A concrete sizing example¶

Suppose you're writing a CUTLASS GEMM at NVFP4 with tile shape m128n128k64:

Operands: A is 128×64 = 8192 elements at 4 bits = 4096 bytes (plus scales). B is 64×128 = 4096 bytes. Total operand size per tile: ~9 KB.
Pipeline stages: to overlap loads with compute, you'd typically allocate 3–4 stages of operands in SMEM. 4 stages × 9 KB = 36 KB.
Accumulator: 128×128 × 4 bytes (FP32 accum) = 64 KB. On SM100, this lives in TMEM. On SM120, it must live in registers (which it doesn't fit) or SMEM (which would push the budget to 36 + 64 = 100 KB — over the 99 KiB ceiling).
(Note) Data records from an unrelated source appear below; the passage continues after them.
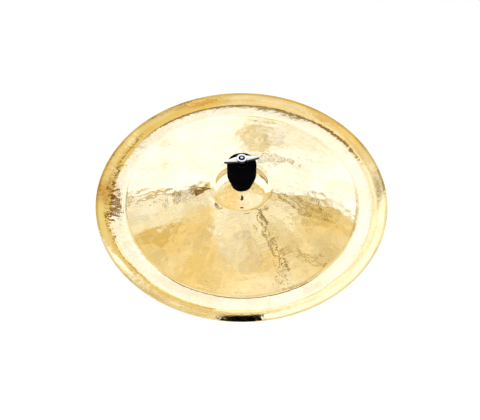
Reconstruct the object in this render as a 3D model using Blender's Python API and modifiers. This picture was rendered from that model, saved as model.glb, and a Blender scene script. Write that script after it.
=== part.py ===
"""China-type cymbal on its tilter, in metres, +Z up, origin at the spigot's lower end."""

import math

import bmesh
import bpy
from mathutils import Matrix

MM = 0.001

# Clearances
CLEAR = 0.3 * MM  # between faces that rest on or run past each other
BORE_CLEAR = 0.3 * MM  # radial, round a shank or rod

# Cymbal plate
RIM_RADIUS = 203.2 * MM
RIM_TO_CREASE = 40.8 * MM  # plan width of the turned-up flange
FLANGE_RISE = 9.7 * MM
TROUGH_WIDTH = 21.6 * MM  # the flange's inner part, which lies nearly flat
TROUGH_RISE = 2.65 * MM
TROUGH_SAG = 0.28 * MM
LIP_SAG = 0.42 * MM  # the flange's outer part, which turns up
BOW_DROP = 23.7 * MM  # from the bell's foot to the crease
BOW_CROWN = 2.2 * MM
BELL_RADIUS = 39.5 * MM
BELL_RISE = 15.5 * MM
BELL_FOOT_BLEND = 5.0 * MM
CREASE_BLEND = 3.0 * MM
LIP_BLEND = 3.0 * MM
HOLE_RADIUS = 6.35 * MM
BELL_WALL = 1.1 * MM
BOW_WALL = 0.9 * MM
RIM_WALL = 0.7 * MM

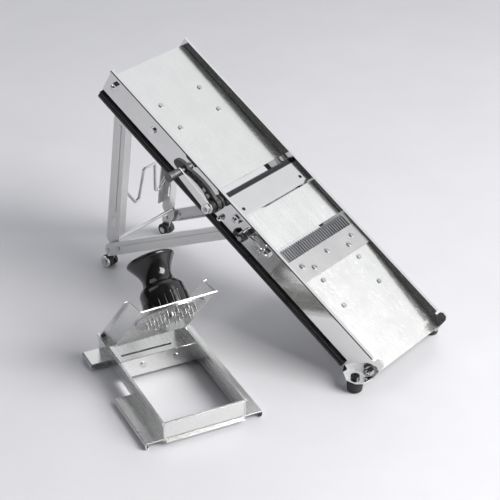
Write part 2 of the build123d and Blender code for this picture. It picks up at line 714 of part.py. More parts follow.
# ---------------------------------------------------------------- lower thickness lever
lower_finger_s = 183.0
lower_finger_n = middle_top(lower_finger_s) - sheet - 0.3 - 1.0
with BuildPart() as lower_lever_shaft:
    side_rod(lower_shaft_s, lower_shaft_n, -(outer + 13.0), outer + 1.5, shaft_radius)
    for side in (-1, 1):
        side_rod(lower_shaft_s, lower_shaft_n, side * (half - 0.5), side * (half - 8.0), 3.2)
        finger([(lower_shaft_s, lower_shaft_n), (lower_finger_s, lower_finger_n)], side * (half - 5.5), 4.0,
               2.2, 1.0)
save(lower_lever_shaft.part, "lower_lever_shaft")

with BuildPart() as lower_lever_collar:
    side_rod(lower_shaft_s, lower_shaft_n, -(outer + 0.6), -(outer + 5.4), 5.6)
    with Locations(Location(deck_point(lower_shaft_s, -(outer + 4.9), lower_shaft_n), (90, 0, 0))):
        Cylinder(4.2, 1.2, mode=Mode.SUBTRACT)
    side_hole(lower_shaft_s, lower_shaft_n, shaft_radius + 0.02)
save(lower_lever_collar.part, "lower_lever_collar")

with BuildPart() as lower_lever_arm:
    with BuildSketch(deck_side(-(outer + 5.5))):
        with Locations((-lower_shaft_s, lower_shaft_n)):
            Circle(5.2)
        with BuildLine():
            Polyline((-lower_shaft_s - 1.5, lower_shaft_n + 5.0), (-160.0, -5.2), (-152.5, -6.4), (-150.5, -11.0),
                     (-154.0, -14.4), (-162.0, -14.0), (-lower_shaft_s + 1.0, lower_shaft_n - 5.1), close=True)
        make_face()
        with Locations((-155.5, -9.8)):
            Circle(1.6, mode=Mode.SUBTRACT)
    extrude(amount=2.2)
    side_hole(lower_shaft_s, lower_shaft_n, shaft_radius + 0.02)
save(lower_lever_arm.part, "lower_lever_arm")

with BuildPart() as lower_lever_nut:
    side_hex(lower_shaft_s, lower_shaft_n, -(outer + 7.8), -(outer + 11.6), 8.0)
    side_hole(lower_shaft_s, lower_shaft_n, shaft_radius + 0.05)
save(lower_lever_nut.part, "lower_lever_nut")

# ---------------------------------------------------------------- rear stand
hinge = deck_point(leg_pivot_s, 0, leg_pivot_n)
lean = radians(leg_lean)
leg_dir = (-sin(lean), 0, -cos(lean))
leg_length = (hinge[2] - foot_radius) / cos(lean) - foot_drop    # hinge to the hook for the brace pin
hook = (hinge[0] + leg_dir[0] * leg_length, 0, hinge[2] + leg_dir[2] * leg_length)
foot_axis = (hook[0] + leg_dir[0] * foot_drop, 0, foot_radius)
brace_top = deck_point(brace_pivot_s, 0, brace_pivot_n)
brace_len = hypot(brace_top[0] - hook[0], brace_top[2] - hook[2])
brace_dir = ((hook[0] - brace_top[0]) / brace_len, 0, (hook[2] - brace_top[2]) / brace_len)


def leg_plane(y):
    """Local x down the leg from the hinge, local y to the front, normal -Y."""
    return Plane(origin=(hinge[0], y, hinge[2]), x_dir=leg_dir, z_dir=(0, -1, 0))


def brace_plane(y):
    """Local x down the brace from its bolt, local y to its underside or top, normal -Y."""
    return Plane(origin=(brace_top[0], y, brace_top[2]), x_dir=brace_dir, z_dir=(0, -1, 0))


foot_along = (foot_axis[0] - hinge[0]) * leg_dir[0] + (foot_axis[2] - hinge[2]) * leg_dir[2]
foot_side = (foot_axis[0] - hinge[0]) * -leg_dir[2] + (foot_axis[2] - hinge[2]) * leg_dir[0]
slot_along = leg_length - 36.0
pin_radius = 2.6


def make_leg(side):
    front = leg_width / 2 - leg_offset
    back = -leg_width / 2 - leg_offset
    with BuildPart() as leg:
        # web, narrowing to the hinge eye and to the foot
        with BuildSketch(leg_plane(side * leg_outer)):
            with BuildLine():
                Polyline((0, 3.9), (9.0, 3.9), (40.0, front), (leg_length - 6.0, front), (leg_length + 4.0, 6.0),
                         (foot_along, foot_side + 4.4), (foot_along + 1.0, foot_side - 4.4),
                         (leg_length + 6.0, back + 2.0), (leg_length - 4.0, back), (20.0, back), (9.0, -3.9),
                         (0, -3.9), close=True)
            make_face()
            Circle(3.9)
            with Locations((foot_along, foot_side)):
                Circle(4.4)
        extrude(amount=side * leg_sheet)
        # side flanges turned inwards
        for edge in (front, back + leg_sheet):
            with BuildSketch(leg_plane(side * (leg_outer - 0.01))):
                with BuildLine():
                    Polyline((42.0, edge), (leg_length - 20.0, edge), (leg_length - 20.0, edge - leg_sheet),
                             (42.0, edge - leg_sheet), close=True)
                make_face()
            extrude(amount=side * leg_channel)
        # pressed rib down the web
        with BuildSketch(leg_plane(side * leg_outer)):
            with Locations(((48.0 + slot_along - 14.0) / 2, -leg_offset)):
                RectangleRounded(slot_along - 62.0, 5.0, 1.2)
        extrude(amount=-side * 0.9)
        # hinge hole, slot, foot hole, open hook for the brace pin
        with BuildSketch(leg_plane(side * (leg_outer + 2))):
            Circle(pivot_radius + run_fit)
            with Locations((slot_along, -leg_offset)):
                SlotOverall(13.0, 3.6)
            with Locations((foot_along, foot_side)):
                Circle(2.1)
        extrude(amount=side * 6, mode=Mode.SUBTRACT)
        with BuildSketch(leg_plane(side * (leg_outer + 2))):
            with Locations((leg_length, 0)):
                Circle(pin_radius + 0.25)
            with BuildLine():
                r = pin_radius + 0.25
                Polyline((leg_length - r, 0), (leg_length + r, 0), (leg_length - 9.0 + r + 3.0, back - 3.0),
                         (leg_length - 9.0 - r - 3.0, back - 3.0), close=True)
            make_face()
        extrude(amount=side * 6, mode=Mode.SUBTRACT)
    return leg.part


save(make_leg(-1), "stand_leg_left")
save(make_leg(1), "stand_leg_right")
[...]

This is the SMEM cliff in concrete form. The CUTLASS Blackwell templates handle it via TMEM on SM100, leaving the SMEM budget for operands. Without TMEM, the template's StageCountAutoCarveout underestimates available SMEM, allocates too aggressively, and the launch corrupts adjacent banks.

Memory access PTX¶

Three flavors of load instructions, ordered by scope:

ld.global.u32 %r0, [%addr];   // global memory load
ld.shared.u32 %r0, [%addr];   // SMEM load
ld.local.u32  %r0, [%addr];   // thread-local memory load (reg spill)

For Tensor Core work, additional specialized loads exist:

ldmatrix.sync.aligned.x4.shared.b16  ...   // load matrix tile from SMEM (Ampere+)
cp.async.ca.shared.global             ...   // async copy global→SMEM (Ampere+)
cp.async.bulk.tensor.shared::cluster.global ... // TMA (Hopper+, datacenter)
tcgen05.cp.shared::cta::tmem.b64      ...   // TMEM copy (datacenter Blackwell only)

The set of available memory instructions narrows significantly on SM120 compared to SM100. Specifically, TMEM copies, cluster-shared TMA, and tcgen05.cp are absent on SM120.

Checkpoint¶

You should be able to answer:

What's the per-block SMEM ceiling on workstation Blackwell? On datacenter Blackwell?
Why does SM100's TMEM exist? What does SM120 do instead?
What does it mean for a memory access to be coalesced?
Roughly what's the bandwidth ratio between datacenter HBM3e and workstation GDDR7?
Why is the L1+SMEM split sometimes called a "carveout"?